When I began writing this reflection, I decided to read today’s Gospel (Luke 11:1-4) for inspiration. And of course, I had to smile. Because today, we read in the Gospel, Jesus’ teaching on prayer. We read The Lord’s Prayer.
It wasn’t just a coincidence. Rather it was an invitation for me to read and re-read, pray, and reflect on The Lord’s Prayer. And in the process, five themes came to mind. The more I thought about these themes, I realized that they are regular parts of my prayer life. My words are different, but the themes are the same.
A Prayer of Praise
Father, hallowed be your name …
God is holy, and He alone is worthy of praise. It is good to begin any prayer with praise, for it honors God for who He is. I like to praise the Lord in many ways: through song, lectio divina, and Eucharistic Adoration. I also praise Him by whispering His name and delighting in His various attributes: “You are good, Lord. You are sovereign. You are mighty to save. You are love itself. I love you, Lord, and adore you.”
A Prayer of Purpose
Your Kingdom come …
It is God’s desire for His Kingdom to be on earth as it is in Heaven. This has led me to pray for God’s desire to be my own. Knowing that I am His friend (John 15:15), and He has given me His spirit (John 20:22), I can pray with great confidence to God for His will to be done in and through me.
A Prayer of Trust
Give us each day our daily bread …
This line from The Lord’s Prayer has been part of my penance after Confession, on more than one occasion, because I struggle with fear and anxiety. Making this a mantra inspires me to trust God in the present moment and not to “worry about tomorrow” (Matthew 6:34). I also know that God wants to hear my needs and petitions; I can bring anything to Him.
A Prayer of Forgiveness
Forgive us our sins, for we ourselves forgive everyone in debt to us …
So often, a spirit of unforgiveness interferes with my ability to receive the fullness of God’s grace. I desire and seek God’s forgiveness and mercy, but I hold onto the hurt others have caused me. Asking God to help me forgive has been a gateway to emotional and physical healing. Forgiveness brings me closer to His love and His will for my life.
A Prayer of Protection
And do not subject us to the final test.
As a Catholic Christian, I face spiritual battles. The enemy does not want me (or you) to be close to the Lord. He wants to confuse me and cause me to doubt my Baptismal identity as daughter of the King. It is so important that I put on the armor of God (Ephesians 6:10-18) everyday and ask God for His constant shielding protection.
The Lord’s Prayer may seem rote, but it is quite powerful and essential. It is also the springboard for a personal, deep, and beautiful daily conversation with God. Maybe I pray it more often than I realize.
About the author:
Sarah Damm is a Catholic wife and mother of six children, living in Minnesota. She spends her days running errands, helping with homework, and keeping up with laundry and the family schedule. Sarah loves her faith, coffee, and good books. You can find out more about her and her writing at sarahdamm.com.
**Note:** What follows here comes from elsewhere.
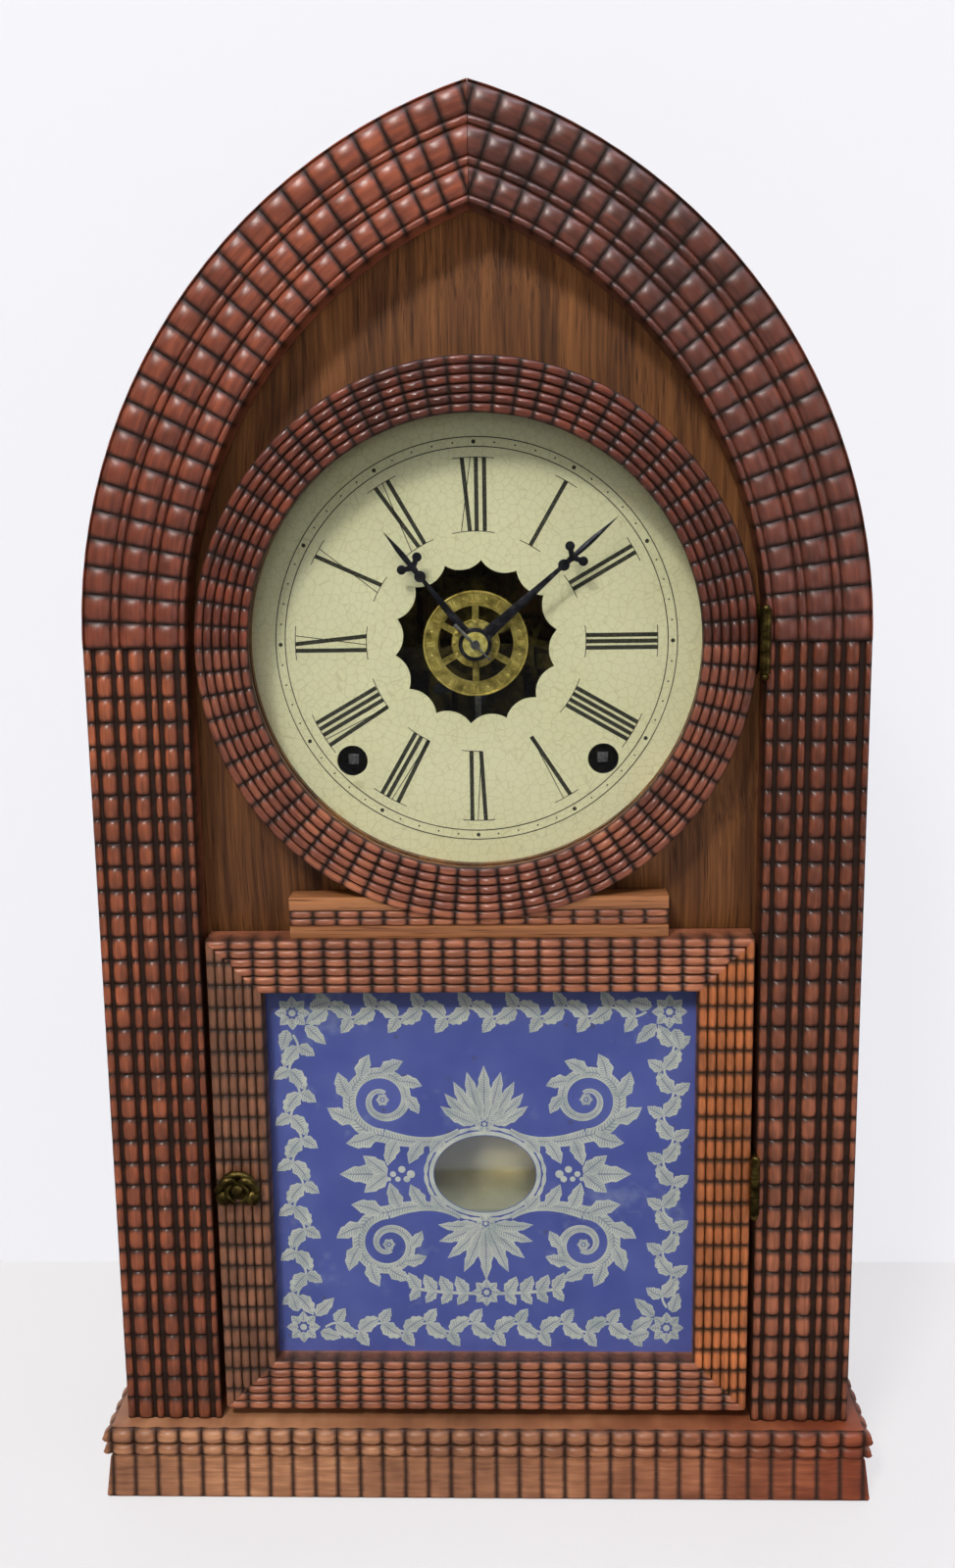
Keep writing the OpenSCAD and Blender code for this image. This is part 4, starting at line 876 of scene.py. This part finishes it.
def bar_along(bm, path, radius, steps, sides=10, flat=1.0):
    """A bar with closed ends bent along path(s), radius(s) thick, s from 0 to 1. A flat bar is
    thinner from front to back."""
    part = bmesh.new()
    bmesh.ops.create_cone(part, cap_ends=True, segments=sides, radius1=1, radius2=1, depth=1)
    edges = [e for e in part.edges if abs(e.verts[0].co.z - e.verts[1].co.z) > 0.5]
    bmesh.ops.subdivide_edges(part, edges=edges, cuts=steps - 1)
    for v in part.verts:
        s = min(1.0, max(0.0, v.co.z + 0.5))
        here, ahead = Vector(path(s)), (Vector(path(s + 0.01)) - Vector(path(s - 0.01))).normalized()
        front = Vector((0, -1, 0)) if abs(ahead.y) < 0.9 else Vector((0, 0, 1))
        across = ahead.cross(front).normalized()
        front = across.cross(ahead)
        v.co = (here + (across * v.co.x + front * v.co.y * flat) * radius(s)) * 0.001
    mesh = bpy.data.meshes.new("bar")
    part.to_mesh(mesh)
    part.free()
    bm.from_mesh(mesh)
    bpy.data.meshes.remove(mesh)


def turned(bm, x, z, profile, steps=32):
    """Spins a closed outline of (radius, y) points about the line from front to back at (x, z)."""
    ring_of = [bm.verts.new(Vector((x + r, y, z)) * 0.001) for r, y in profile]
    edges = [bm.edges.new((ring_of[i], ring_of[(i + 1) % len(ring_of)])) for i in range(len(ring_of))]
    bmesh.ops.spin(bm, geom=ring_of + edges, cent=Vector((x, 0, z)) * 0.001, axis=(0, 1, 0),
                   angle=2 * math.pi, steps=steps, use_merge=True)


def ball(bm, x, y, z, r, squash=1.0):
    """A cast round boss."""
    bmesh.ops.create_uvsphere(bm, u_segments=20, v_segments=12, radius=r * 0.001, matrix=Matrix.Translation(
        Vector((x, y, z)) * 0.001) @ Matrix.Diagonal((1, squash, 1, 1)))


# the spindle's place on the left stile
CATCH_X, CATCH_Z = 8.7 - DOOR, 118.5
bm = bmesh.new()
turned(bm, CATCH_X, CATCH_Z, [(0.02, -1.2), (4.2, -1.2), (5.0, -0.6), (5.0, 0.0), (0.02, 0.0)])
turned(bm, CATCH_X, CATCH_Z, [(0.02, -3.0), (1.5, -3.0), (1.5, 17.4), (0.02, 17.4)], 20)
for side in (-1, 1):
    ball(bm, CATCH_X + side * 4.9, -3.0, CATCH_Z - 3.0, 3.0, 0.72)
    bar_along(bm, lambda s: (CATCH_X + side * (7.2 - 7.4 * s), -3.2 - 1.2 * math.sin(math.pi * s),
                             CATCH_Z - 0.6 + 4.6 * math.sin(0.85 * math.pi * s)), lambda s: 1.35, 12)
    bar_along(bm, lambda s: (CATCH_X + side * (1.2 + 2.6 * math.sin(math.pi * s)), -4.2,
                             CATCH_Z + 3.0 - 7.4 * s), lambda s: 0.85, 10)
ball(bm, CATCH_X, -3.4, CATCH_Z + 0.2, 2.5, 0.8)
bar_along(bm, lambda s: (CATCH_X + 5.4 * math.cos(math.pi * (0.08 + 0.84 * s)), -3.0,
                         CATCH_Z + 0.8 + 4.6 * math.sin(math.pi * (0.08 + 0.84 * s))), lambda s: 1.5, 16)
block(bm, (CATCH_X - 1.5, 14.3, CATCH_Z - 3.0), (CATCH_X + 1.5, 17.4, CATCH_Z + 3.0))
block(bm, (CATCH_X - 3.0, 17.4, CATCH_Z - 3.0), (CATCH_X + 3.0, 18.4, CATCH_Z + 17.0))
finished("cast_brass_catch", bm, dark_brass, "catch", ["door_catch"], 50)


# Hands: thin steel blued by heat, each with a ridged tapering shaft, a disc, two lobes on bent
# arms and a fine point. The minute hand's boss grips a brass collet, pinned to the arbor.
# The blue has gone nearly black, with grey where it is rubbed, and shines softly.
blued_steel = mottled("blued_steel", 420.0, 4.0, [(0.35, "#222228"), (0.55, "#32323b"), (0.75, "#55545c")],
                      {"Metallic": 0.85, "Roughness": 0.42}, 0.6, bump=(0.12, 0.0001))


def hand(name, body, stands_for, turn, y, length, cross, hole, boss):
    """One hand on the ray at turn degrees, length long, its lobes a little past cross, and its
    boss a ring from hole to boss round the arbor."""
    bm = bmesh.new()

    def at(r, t=0.0):
        return on_dial(r, t, turn, y) * 1000

    turned(bm, 0, DIAL_Z, [(hole, y - 0.38), (boss - 0.25, y - 0.38), (boss, y - 0.2), (boss, y + 0.38),
                           (hole, y + 0.38)], 48)
    bar_along(bm, lambda s: at(boss - 0.4 + s * (cross - 3.6 - boss)),
              lambda s: (0.9 * boss - 3) * (1 - s) + 0.65 * s, 4, 4, 0.2)
    for r, t, size in ((cross - 4.0, 0.0, 1.95), (cross + 1.65, 3.35, 1.6), (cross + 1.65, -3.35, 1.6)):
        x, _, z = at(r, t)
        turned(bm, x, z, [(0.02, y - 0.36), (size - 0.22, y - 0.36), (size, y - 0.18), (size, y + 0.36),
                          (0.02, y + 0.36)], 28)
    for to in (-1, 1):
        bar_along(bm, lambda s: at(cross - 0.2 + 1.7 * s, to * 3.2 * s), lambda s: 1.2 - 0.3 * s, 6, 6, 0.3)
    bar_along(bm, lambda s: at(cross - 3.4 + 4.4 * s), lambda s: 0.9 + 0.6 * s, 4, 6, 0.26)
    tail = cross - 1.0

    def point(s):
        return 0.65 + 0.35 * math.sin(math.pi * min(1.0, s * 1.6)) if s < 0.45 else (1.02 - s) / 0.57

    bar_along(bm, lambda s: at(tail + s * (length - tail)), point, 14, 4, 0.35)
    finished(name, bm, blued_steel, body, [stands_for], 25)


hand("blued_minute_hand", "minute", "minute_hand", turn=48.9, y=11.4, length=63.6, cross=43.6,
     hole=3.5, boss=5.6)
hand("blued_hour_hand", "hour", "hour_hand", turn=-38.8, y=13.4, length=48.4, cross=33.2,
     hole=3.12, boss=5.0)

# Polished brass, kept bright by the hands that set it: pale yellow, with fine turning marks.
polished_brass = mottled("polished_brass_collet", 700.0, 2.0, [(0.35, "#cbb95c"), (0.65, "#f8ec98")],
                         {"Metallic": 0.6, "Roughness": 0.34})
dress(polished_brass, "hand_collet")


# Alarm disc: stamped brass, gilt once, with a raised rim, twelve numerals and a bossed hub on
# six spokes. It turns by friction on the hour pipe, behind the hour hand.
# The gilding is left on what stands up, and the ground between is duller and browner.
gilt_brass, worn_brass = (
    mottled(name, 300.0, 5.0, [(0.32, dark), (0.5, middle), (0.68, bright)],
            {"Metallic": 0.8, "Roughness": 0.44}, 0.6, bump=(0.2, 0.0001))
    for name, dark, middle, bright in (("worn_gilt_brass", "#9d8c45", "#d8c46a", "#f8e896"),
                                       ("dull_stamped_brass", "#756a30", "#b19f52", "#d6c474")))
dress(worn_brass, "alarm_disc")
bm = bmesh.new()
numerals(bm, low=14.0, high=16.7, pitch=0.85, thick=0.5, hair=0.22, y=15.45)
printed(bm, 0.0004)
for hour in range(12):
    x, _, z = on_dial(15.4, 0, hour * 30 + 15, 0) * 1000
    ball(bm, x, 15.4, z, 0.5, 0.8)
    x, _, z = on_dial(7.2, 0, hour * 30, 0) * 1000
    ball(bm, x, 15.6, z, 0.75, 0.8)
for low, high in ((17.1, 17.9), (12.9, 13.5), (7.5, 8.2)):
    turned(bm, 0, DIAL_Z, [(low, 15.6), (low + 0.2, 15.0), (high - 0.2, 15.0), (high, 15.6)], 96)
turned(bm, 0, DIAL_Z, [(5.9, 15.5), (5.9, 16.5), (8.2, 16.5), (8.2, 15.5)], 64)
finished("stamped_alarm_numerals", bm, gilt_brass, "alarm")


# Movement: stamped brass plates and cut brass wheels, tarnished olive, on steel arbors, with
# blue-black mainsprings and gong. It is screwed to the case behind the dial.
old_brass = mottled("tarnished_sheet_brass", 90.0, 6.0,
                    [(0.32, "#302a14"), (0.5, "#5c5228"), (0.7, "#91803f")],
                    {"Metallic": 1.0}, 0.68, dull=(0.6, 0.38))
dress(old_brass, "front_plate", "back_plate", "hour_pipe", "minute_wheel", "centre_wheel",
      "great_wheel_time", "second_wheel_time", "third_wheel_time", "escape_wheel",
      "great_wheel_strike", "second_wheel_strike", "third_wheel_strike", "fly")
# Ground steel: bright grey, with scratches too fine to catch the eye one by one.
steel = mottled("ground_steel", 900.0, 2.0, [(0.3, "#808084"), (0.7, "#b6b7bc")],
                {"Metallic": 1.0, "Roughness": 0.33})
dress(steel, "pillars", "centre_arbor")
# Spring steel hardened in oil: blue-black, with brown where the oil has dried.
spring_steel = mottled("oil_blacked_spring_steel", 160.0, 4.0,
                       [(0.35, "#26282d"), (0.6, "#474b55"), (0.8, "#6b5b48")],
                       {"Metallic": 0.9, "Roughness": 0.4})
dress(spring_steel, "mainspring_time", "mainspring_strike", "gong", "suspension_post", "hammer", "verge")
# the winding arbors end in filed steel squares, seen through the holes in the dial
ARBOR_X, ARBOR_Z, SQUARE = 43.5, 267.0, 3.7
for side, name, body in ((1, "right", "time_great"), (-1, "left", "strike_great")):
    bm = bmesh.new()
    block(bm, (side * ARBOR_X - SQUARE / 2, 23.6, ARBOR_Z - SQUARE / 2),
          (side * ARBOR_X + SQUARE / 2, 29.9, ARBOR_Z + SQUARE / 2), 0.3)
    finished("winding_square_" + name, bm, steel, body)
# Cast iron under baked black varnish: brown-black, with the grain of the sand it was cast in.
iron = mottled("japanned_cast_iron", 1200.0, 3.0, [(0.3, "#1d1b1a"), (0.7, "#34302d")], {"Roughness": 0.5},
               bump=(0.5, 0.0002))
dress(iron, "gong_base")


# Pendulum: a brass-faced bob on a thin steel wire, hung from the suspension spring. The bob is
# brighter than the works, under thick yellowed lacquer that has gone half matt.
bob_brass = mottled("lacquered_brass_bob", 70.0, 5.0, [(0.35, "#dcc57c"), (0.65, "#f6e4a6")],
                    {"Metallic": 0.2, "Roughness": 0.45})
dress(bob_brass, "pendulum_bob")
dress(steel, "pendulum_rod")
A friend asked if I could sub for her adoration hour today, and I will take this reflection as part of my time there. Thank you for this! Our church is such a blessing: it gives “us each day our daily bread”–we Catholics can receive communion EVERYDAY and spend time with Him in adoration! So many blessings! So many joys to be had!
I pray your time in Adoration today is blessed, Kathy!
Thank you Sarah for your most meaningful words sincerely expressed!
You’re welcome, Cheryl. God bless your day!
I agree at times the Our father may start to sound rote. But when I say the rosary and at church and more , when I say “forgive us our trespasses as we forgive those who trespass against us “, I feel a weight coming and going. I think a lot of us go to weekly mass but how often do we go confession. I try to go now once ot twice a month. Saying I am sorry is important. Especially in this day and age. How often do we tell others we are sorry for things that they do to us or just get mad?
Such good thoughts on the forgiveness portion of this prayer, Allison. God bless you.
The Lord’s Prayer means different things to me at different times. When I came across a terrible blog totally defaming and cursing the holy name of God, my focus was on “Hallowed be Thy Name”. When I was hurt by someone I thought was a friend, I focused on “as we forgive those who trespass against us”. When my husband died, my prayer focus was “Thy kingdom come, Thy will be done”. The Lord’s prayer seems to say something important to me each time I pray it, and I now take great care to really try to focus on each phrase.
So beautiful, Julie! Thanks for sharing this with us!
“Give us each day our daily bread”. I struggle with fear and anxiety of what tomorrow will bring. When i worry about tomorrow, i hear a voice within me that I should only trust in God, He who takes care of the birds, flowers will never fail me. Thank you for sharing, it confirms the Lords message to me not worry, to be afraid.
Yes!!! He gives us what we need … No need to worry. (But I know it’s hard.) Praise God for gentle reminders in Scripture … and in all the ways God speaks to us.
Absolutely beautiful. I can totally relate to your thoughts about this not being the ‘favorite,’ but still praying it in different words quite often 🙂 And your paragraph on “Give us this day our daily bread” as an antidote for anxiety is one I will begin turning to wirh great hope. Thank you SO much for sharing, Sarah.